STATED TASK: Determine the number of lines in these entries that hold the word "each". Give the number and nothing more.

Source records:
═══

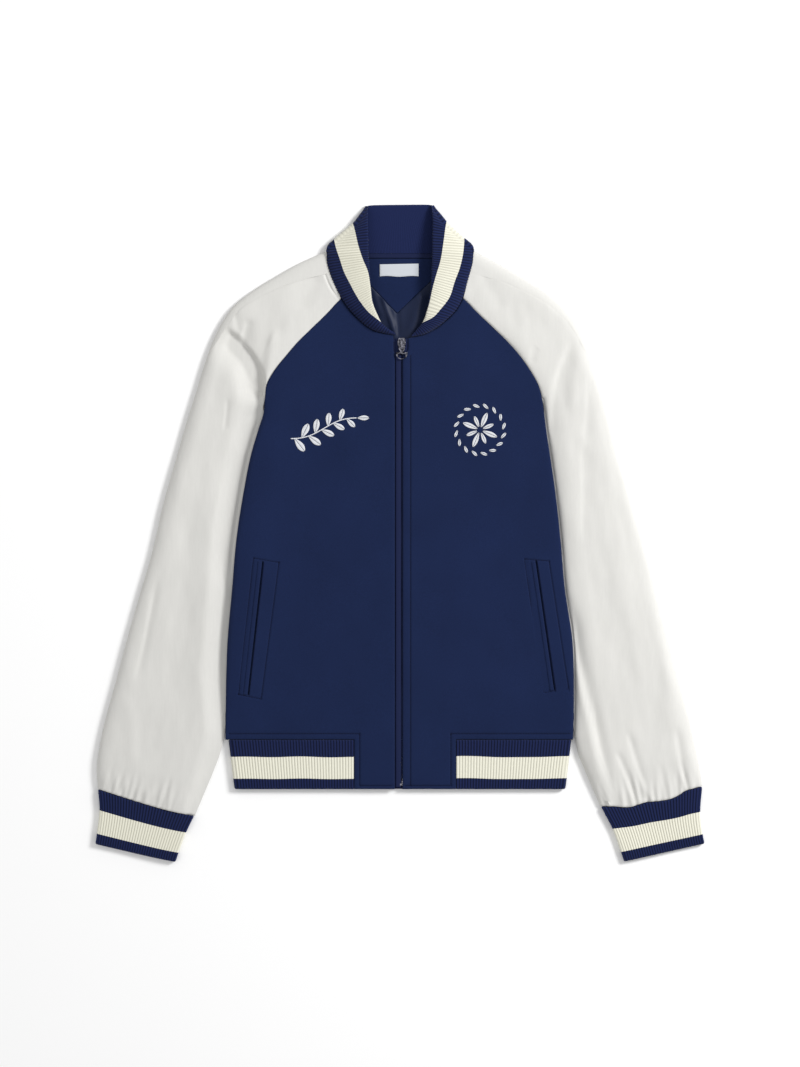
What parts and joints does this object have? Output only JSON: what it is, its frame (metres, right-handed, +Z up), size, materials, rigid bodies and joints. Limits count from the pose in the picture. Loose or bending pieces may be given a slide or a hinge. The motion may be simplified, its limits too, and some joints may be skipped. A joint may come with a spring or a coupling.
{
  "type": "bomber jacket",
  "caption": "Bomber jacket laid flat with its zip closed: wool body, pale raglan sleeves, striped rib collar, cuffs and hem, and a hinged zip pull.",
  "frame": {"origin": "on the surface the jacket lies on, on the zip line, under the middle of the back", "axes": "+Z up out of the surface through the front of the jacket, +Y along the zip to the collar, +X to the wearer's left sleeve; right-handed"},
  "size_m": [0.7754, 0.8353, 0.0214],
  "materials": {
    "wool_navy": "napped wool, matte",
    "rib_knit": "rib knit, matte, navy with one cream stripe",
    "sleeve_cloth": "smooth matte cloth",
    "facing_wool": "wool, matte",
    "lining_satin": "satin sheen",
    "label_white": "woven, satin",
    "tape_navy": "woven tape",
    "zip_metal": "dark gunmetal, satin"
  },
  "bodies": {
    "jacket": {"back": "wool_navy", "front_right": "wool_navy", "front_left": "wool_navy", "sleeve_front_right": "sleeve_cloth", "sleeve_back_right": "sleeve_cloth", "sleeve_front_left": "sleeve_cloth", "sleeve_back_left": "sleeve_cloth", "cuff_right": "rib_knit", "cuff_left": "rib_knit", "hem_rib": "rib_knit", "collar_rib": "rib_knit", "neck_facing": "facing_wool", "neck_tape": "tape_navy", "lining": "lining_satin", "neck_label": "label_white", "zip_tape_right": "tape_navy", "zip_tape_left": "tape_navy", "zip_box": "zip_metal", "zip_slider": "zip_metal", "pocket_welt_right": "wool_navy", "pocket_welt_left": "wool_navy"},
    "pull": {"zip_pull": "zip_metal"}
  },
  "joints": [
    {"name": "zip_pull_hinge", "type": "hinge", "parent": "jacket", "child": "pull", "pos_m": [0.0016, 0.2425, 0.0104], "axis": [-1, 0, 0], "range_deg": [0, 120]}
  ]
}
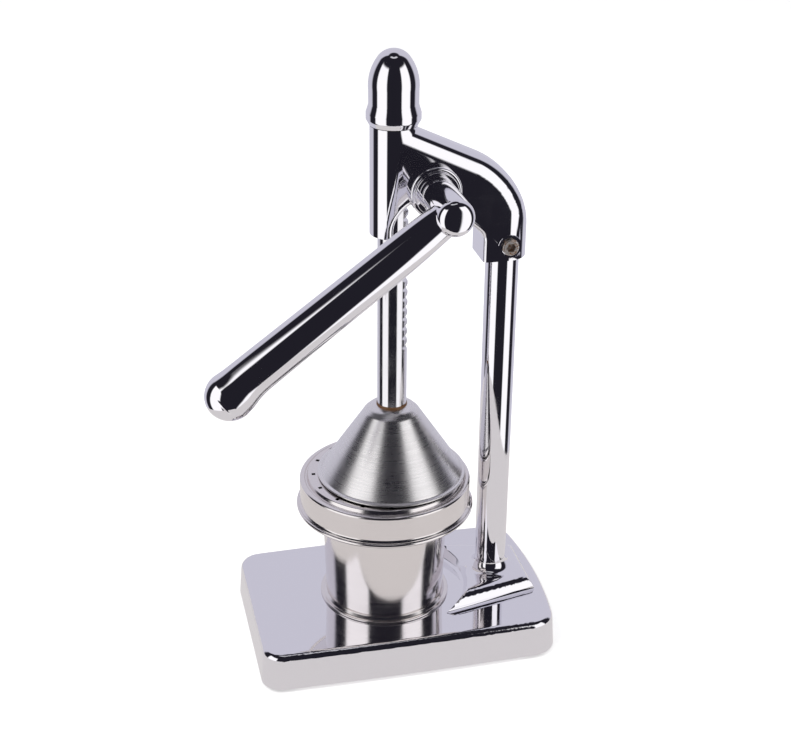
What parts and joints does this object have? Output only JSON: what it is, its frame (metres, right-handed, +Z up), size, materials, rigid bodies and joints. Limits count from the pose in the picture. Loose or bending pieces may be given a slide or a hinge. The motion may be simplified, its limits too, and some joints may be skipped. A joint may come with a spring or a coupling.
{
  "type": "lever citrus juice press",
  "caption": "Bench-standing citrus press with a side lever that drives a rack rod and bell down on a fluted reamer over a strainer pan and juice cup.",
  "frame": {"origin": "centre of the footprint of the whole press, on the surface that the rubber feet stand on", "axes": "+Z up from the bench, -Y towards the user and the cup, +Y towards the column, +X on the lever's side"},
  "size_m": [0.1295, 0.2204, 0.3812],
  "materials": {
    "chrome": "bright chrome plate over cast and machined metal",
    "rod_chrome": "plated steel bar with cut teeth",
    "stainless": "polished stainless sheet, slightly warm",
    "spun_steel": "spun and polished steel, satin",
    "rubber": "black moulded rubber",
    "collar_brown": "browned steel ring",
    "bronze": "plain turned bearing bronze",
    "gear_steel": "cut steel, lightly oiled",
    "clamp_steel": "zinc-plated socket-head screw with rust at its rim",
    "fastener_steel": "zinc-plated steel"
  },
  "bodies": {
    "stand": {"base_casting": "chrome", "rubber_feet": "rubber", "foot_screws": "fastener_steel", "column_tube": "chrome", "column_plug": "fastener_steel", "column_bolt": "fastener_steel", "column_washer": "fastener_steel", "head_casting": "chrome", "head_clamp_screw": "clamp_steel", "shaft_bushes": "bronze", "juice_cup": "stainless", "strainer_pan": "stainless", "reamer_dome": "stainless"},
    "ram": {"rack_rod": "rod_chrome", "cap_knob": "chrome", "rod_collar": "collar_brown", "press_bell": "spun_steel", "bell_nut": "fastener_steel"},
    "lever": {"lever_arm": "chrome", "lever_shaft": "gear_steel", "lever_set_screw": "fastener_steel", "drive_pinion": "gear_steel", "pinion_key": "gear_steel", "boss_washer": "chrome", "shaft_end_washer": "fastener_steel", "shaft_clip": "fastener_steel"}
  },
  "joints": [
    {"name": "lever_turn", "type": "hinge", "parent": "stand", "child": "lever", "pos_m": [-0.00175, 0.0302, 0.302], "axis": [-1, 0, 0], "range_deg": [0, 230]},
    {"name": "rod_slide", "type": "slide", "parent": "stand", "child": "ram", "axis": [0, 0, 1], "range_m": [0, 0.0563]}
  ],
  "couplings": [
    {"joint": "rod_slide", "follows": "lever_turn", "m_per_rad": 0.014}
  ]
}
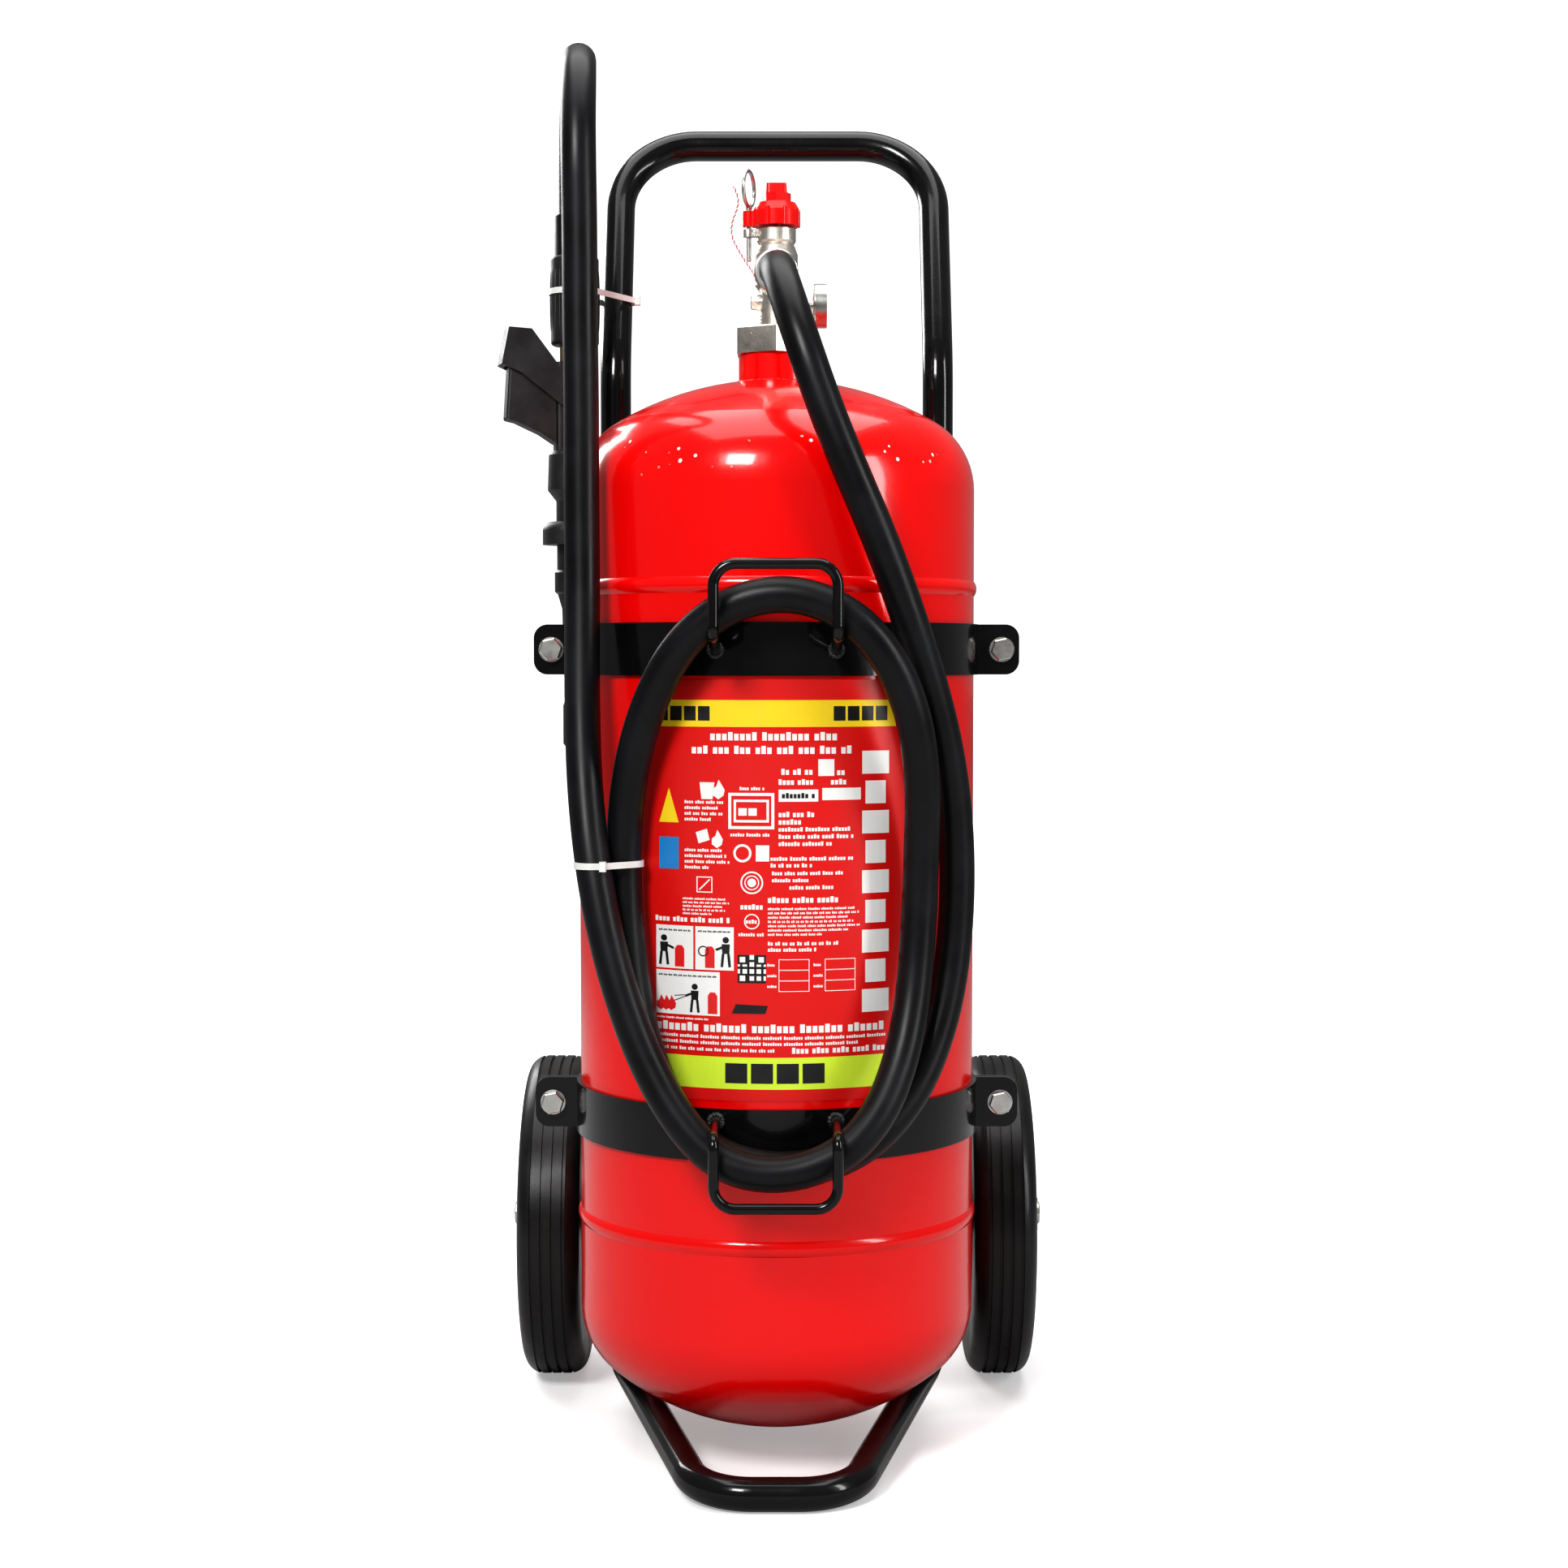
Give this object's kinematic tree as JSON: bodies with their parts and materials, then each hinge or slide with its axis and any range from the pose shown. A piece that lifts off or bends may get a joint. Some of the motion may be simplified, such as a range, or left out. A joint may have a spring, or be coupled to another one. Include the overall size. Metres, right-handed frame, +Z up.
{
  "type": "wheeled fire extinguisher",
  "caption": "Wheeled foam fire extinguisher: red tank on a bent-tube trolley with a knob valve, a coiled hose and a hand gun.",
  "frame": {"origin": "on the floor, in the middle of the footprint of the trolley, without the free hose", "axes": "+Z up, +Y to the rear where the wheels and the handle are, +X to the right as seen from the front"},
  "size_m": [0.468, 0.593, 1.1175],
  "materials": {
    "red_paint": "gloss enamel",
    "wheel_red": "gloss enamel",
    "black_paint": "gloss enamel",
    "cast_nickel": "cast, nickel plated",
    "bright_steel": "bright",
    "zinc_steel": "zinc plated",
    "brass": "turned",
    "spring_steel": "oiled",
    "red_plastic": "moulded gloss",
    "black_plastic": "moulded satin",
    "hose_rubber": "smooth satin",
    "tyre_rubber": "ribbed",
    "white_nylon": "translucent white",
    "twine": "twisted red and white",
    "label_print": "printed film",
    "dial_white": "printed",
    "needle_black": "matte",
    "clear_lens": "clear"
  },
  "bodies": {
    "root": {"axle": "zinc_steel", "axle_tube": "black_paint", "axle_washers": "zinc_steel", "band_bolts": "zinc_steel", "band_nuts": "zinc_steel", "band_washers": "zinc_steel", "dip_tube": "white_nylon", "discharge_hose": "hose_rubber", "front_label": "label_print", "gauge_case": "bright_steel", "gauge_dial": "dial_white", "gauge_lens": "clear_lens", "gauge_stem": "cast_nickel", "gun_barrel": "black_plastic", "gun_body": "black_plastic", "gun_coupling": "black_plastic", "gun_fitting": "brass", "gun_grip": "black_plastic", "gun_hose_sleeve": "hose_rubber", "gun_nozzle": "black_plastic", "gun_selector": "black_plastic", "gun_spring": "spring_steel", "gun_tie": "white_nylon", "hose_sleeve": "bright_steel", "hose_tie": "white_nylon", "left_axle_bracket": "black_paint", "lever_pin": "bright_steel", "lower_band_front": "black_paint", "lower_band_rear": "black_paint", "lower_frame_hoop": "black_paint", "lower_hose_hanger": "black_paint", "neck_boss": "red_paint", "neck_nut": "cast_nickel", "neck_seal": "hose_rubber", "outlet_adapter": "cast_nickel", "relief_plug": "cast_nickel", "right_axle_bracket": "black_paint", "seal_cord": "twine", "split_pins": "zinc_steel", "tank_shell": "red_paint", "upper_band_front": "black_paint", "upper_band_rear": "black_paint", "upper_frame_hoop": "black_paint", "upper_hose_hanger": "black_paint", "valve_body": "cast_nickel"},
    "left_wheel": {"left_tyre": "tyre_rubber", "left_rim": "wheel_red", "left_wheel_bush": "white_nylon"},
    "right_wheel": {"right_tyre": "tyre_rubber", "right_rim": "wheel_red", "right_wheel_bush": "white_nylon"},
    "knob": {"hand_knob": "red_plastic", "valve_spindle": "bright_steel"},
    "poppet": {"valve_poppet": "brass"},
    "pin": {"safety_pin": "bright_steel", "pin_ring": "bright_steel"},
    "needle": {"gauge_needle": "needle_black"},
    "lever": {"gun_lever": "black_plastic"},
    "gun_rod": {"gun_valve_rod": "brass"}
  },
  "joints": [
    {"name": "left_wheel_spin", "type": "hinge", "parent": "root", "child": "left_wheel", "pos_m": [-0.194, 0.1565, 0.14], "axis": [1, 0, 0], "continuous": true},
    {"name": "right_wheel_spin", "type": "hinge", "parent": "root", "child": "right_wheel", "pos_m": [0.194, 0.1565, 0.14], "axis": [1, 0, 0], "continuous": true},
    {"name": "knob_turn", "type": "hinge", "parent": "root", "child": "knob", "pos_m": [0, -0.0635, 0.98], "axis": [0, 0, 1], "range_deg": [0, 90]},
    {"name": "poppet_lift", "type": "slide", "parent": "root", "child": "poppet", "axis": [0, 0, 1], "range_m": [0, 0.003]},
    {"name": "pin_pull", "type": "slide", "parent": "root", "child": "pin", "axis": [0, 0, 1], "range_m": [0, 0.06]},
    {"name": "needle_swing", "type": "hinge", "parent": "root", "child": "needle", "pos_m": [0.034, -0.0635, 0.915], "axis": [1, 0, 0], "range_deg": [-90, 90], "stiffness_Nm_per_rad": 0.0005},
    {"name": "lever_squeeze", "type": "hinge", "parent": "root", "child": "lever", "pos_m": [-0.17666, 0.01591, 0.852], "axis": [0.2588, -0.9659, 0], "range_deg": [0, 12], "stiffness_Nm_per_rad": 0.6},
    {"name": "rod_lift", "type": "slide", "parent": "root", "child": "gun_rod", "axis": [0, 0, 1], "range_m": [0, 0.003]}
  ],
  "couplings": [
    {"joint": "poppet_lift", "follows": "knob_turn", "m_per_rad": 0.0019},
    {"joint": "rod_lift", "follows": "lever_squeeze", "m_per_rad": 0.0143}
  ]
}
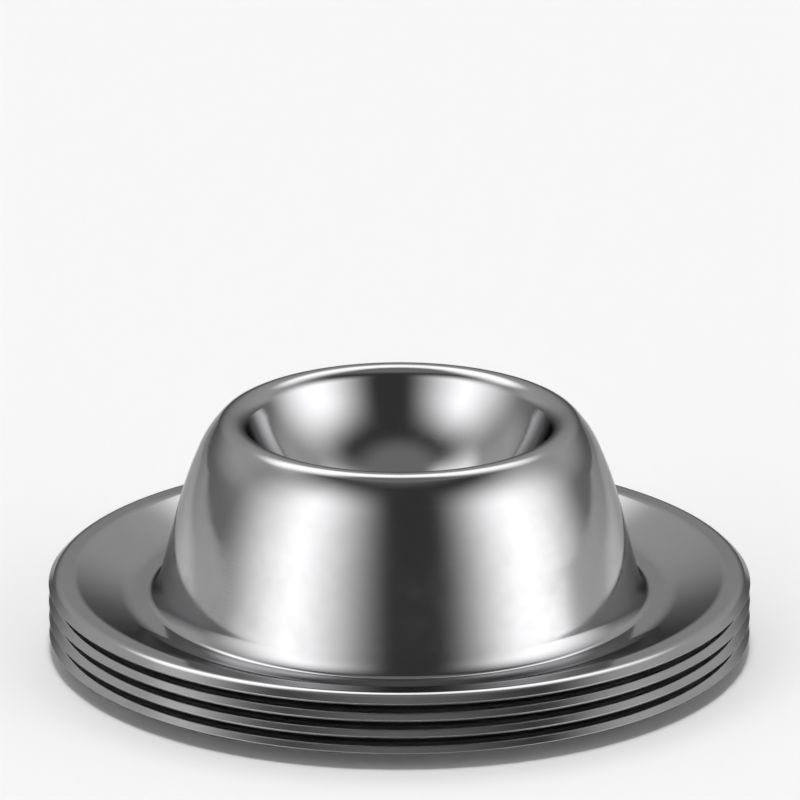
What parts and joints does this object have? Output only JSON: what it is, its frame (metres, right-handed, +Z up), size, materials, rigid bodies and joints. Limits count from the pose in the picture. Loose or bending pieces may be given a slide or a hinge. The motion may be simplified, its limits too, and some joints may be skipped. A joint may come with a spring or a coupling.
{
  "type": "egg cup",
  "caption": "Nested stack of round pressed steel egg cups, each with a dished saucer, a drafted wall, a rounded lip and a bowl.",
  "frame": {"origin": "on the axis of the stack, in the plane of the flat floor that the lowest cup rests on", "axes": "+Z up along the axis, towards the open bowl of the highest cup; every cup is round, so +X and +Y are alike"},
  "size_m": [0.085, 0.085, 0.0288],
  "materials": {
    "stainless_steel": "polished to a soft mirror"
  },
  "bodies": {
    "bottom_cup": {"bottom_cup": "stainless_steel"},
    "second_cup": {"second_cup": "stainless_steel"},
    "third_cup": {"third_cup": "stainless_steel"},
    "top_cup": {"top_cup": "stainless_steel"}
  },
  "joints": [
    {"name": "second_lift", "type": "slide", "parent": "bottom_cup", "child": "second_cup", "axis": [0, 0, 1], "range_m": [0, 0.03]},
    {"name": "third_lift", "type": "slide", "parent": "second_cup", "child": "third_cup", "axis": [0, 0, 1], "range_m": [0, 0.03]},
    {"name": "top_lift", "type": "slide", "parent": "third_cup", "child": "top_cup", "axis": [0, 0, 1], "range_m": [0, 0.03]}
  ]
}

═══

RESPONSE TO THE EXERCISE: 2